Murphy Malone – Zusammen können wir einfach sein
Hier machen wir einen Ausflug in einen Playroom. Trans* und lesbische Repräsentation.
Ich mags. :)
Amalia Zeichnerin – Alle zusammen
Diese Geschichte spielt in einer Hamburger Werbeagentur. Gefühlt die Hälfte der Geschichte besteht aus Personenbeschreibungen. Es wird sehr viel Wert auf Diversity gelegt – so sehr, dass „normschöne Menschen“, die es neben anderen Menschen und „Homines Supernaturales“ auch noch gibt, von der Abbildung auf einem Plakat ausgeschlossen werden.
Die Neopronomen überfordern mich teilweise, weil ich nicht weiß, was bzw. wer jeweils gemeint ist.
Melanie Schneider – Herzkompression
Die Geschichte beginnt mit der schockierenden Nachricht, dass das Geschwister – mein Geschwister, denn ich werde geduzt – überfallen wurde. Dann beginnt eine wilde Jagd in Kompressionsstrumpfhosen, die ich nicht so recht einordnen kann, da ich meinte, ich sei auf dem Weg ins Krankenhaus, um das Geschwister zu besuchen.

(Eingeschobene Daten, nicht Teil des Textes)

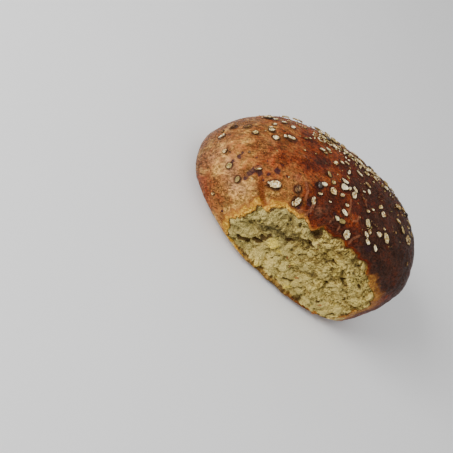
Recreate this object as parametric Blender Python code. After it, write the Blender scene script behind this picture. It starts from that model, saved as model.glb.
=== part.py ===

Elea Brandt – Die Königin der Nacht
Auch diese Geschichte ist in der 2. Person erzählt. Du bist tot, du weißt es nur noch nicht. So beginnt es … Am Ende weiß ich, dass ich den Satz am Anfang völlig falsch interpretiert habe.

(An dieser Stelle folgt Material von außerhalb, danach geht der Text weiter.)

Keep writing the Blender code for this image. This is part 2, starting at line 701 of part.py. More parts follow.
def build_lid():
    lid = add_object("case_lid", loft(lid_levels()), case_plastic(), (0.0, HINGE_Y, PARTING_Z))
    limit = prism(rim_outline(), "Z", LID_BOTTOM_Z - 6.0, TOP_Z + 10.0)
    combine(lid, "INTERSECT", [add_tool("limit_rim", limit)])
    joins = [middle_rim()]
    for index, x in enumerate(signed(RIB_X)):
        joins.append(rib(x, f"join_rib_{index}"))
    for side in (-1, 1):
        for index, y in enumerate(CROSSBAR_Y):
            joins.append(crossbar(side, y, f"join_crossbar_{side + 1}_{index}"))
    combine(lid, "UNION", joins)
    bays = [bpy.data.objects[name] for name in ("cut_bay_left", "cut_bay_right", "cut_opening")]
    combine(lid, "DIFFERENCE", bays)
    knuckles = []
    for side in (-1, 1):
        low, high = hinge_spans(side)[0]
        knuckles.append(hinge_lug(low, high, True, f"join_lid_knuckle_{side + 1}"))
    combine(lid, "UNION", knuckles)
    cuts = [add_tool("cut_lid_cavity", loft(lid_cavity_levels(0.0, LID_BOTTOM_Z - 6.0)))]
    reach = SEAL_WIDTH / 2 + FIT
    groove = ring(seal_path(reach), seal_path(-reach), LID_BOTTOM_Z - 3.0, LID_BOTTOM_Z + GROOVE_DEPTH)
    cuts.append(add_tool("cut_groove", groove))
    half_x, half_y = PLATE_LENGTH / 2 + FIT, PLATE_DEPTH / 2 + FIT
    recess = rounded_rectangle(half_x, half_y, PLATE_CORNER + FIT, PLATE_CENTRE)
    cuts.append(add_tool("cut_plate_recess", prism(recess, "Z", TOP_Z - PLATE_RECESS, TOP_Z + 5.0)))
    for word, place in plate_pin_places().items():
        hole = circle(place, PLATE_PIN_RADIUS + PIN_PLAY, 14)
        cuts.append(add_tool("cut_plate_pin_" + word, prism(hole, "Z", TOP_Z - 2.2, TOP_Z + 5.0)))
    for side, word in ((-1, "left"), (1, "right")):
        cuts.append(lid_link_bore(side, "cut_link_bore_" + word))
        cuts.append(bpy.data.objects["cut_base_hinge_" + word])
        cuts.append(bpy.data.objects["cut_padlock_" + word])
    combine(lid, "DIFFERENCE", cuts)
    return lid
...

Lucie H. & Jessica Bradley – Eine ungewöhnliche Begegnung
Diese Geschichte scheint ein Fall für Fans von Herr der Ringe. Und es gibt Kuchen! Aber ohne die Content Notes würde ich das Ende bzw. die ganze Geschichte ganz anders auffassen, hm …
Fazit
Insgesamt betrachtet bin ich verwundert darüber, wie wenig das Gewicht der Protagonist:innen bei einigen Geschichten ins Gewicht fällt. Wirklich spürbar wird es nur bei Juliane Seidel, manche Autor:innen beschränken sich auf Beschreibung von Figuren oder das bloße Benennen der Tatsache, dass eine Person dick_fett sei. Außer bei der Geschichte der Bradleys und Amalia Zeichnerins Werbekampagne scheint es auch keine direkte Folgen zu haben, dass die Protagonist:innen dick_fett sind. Ist das Casual Fatness im Sinne einer Body Positivity oder Fat Positivity?
Fest steht, dass ich mich mit den meisten Geschichten sehr wohl gefühlt habe. Meine Lieblingsgeschichte ist „Hortprobleme“ von Tristan.
Aus meiner Sicht klare Leseempfehlung für Freunde der Urban Fantasy, die Diversität schätzen.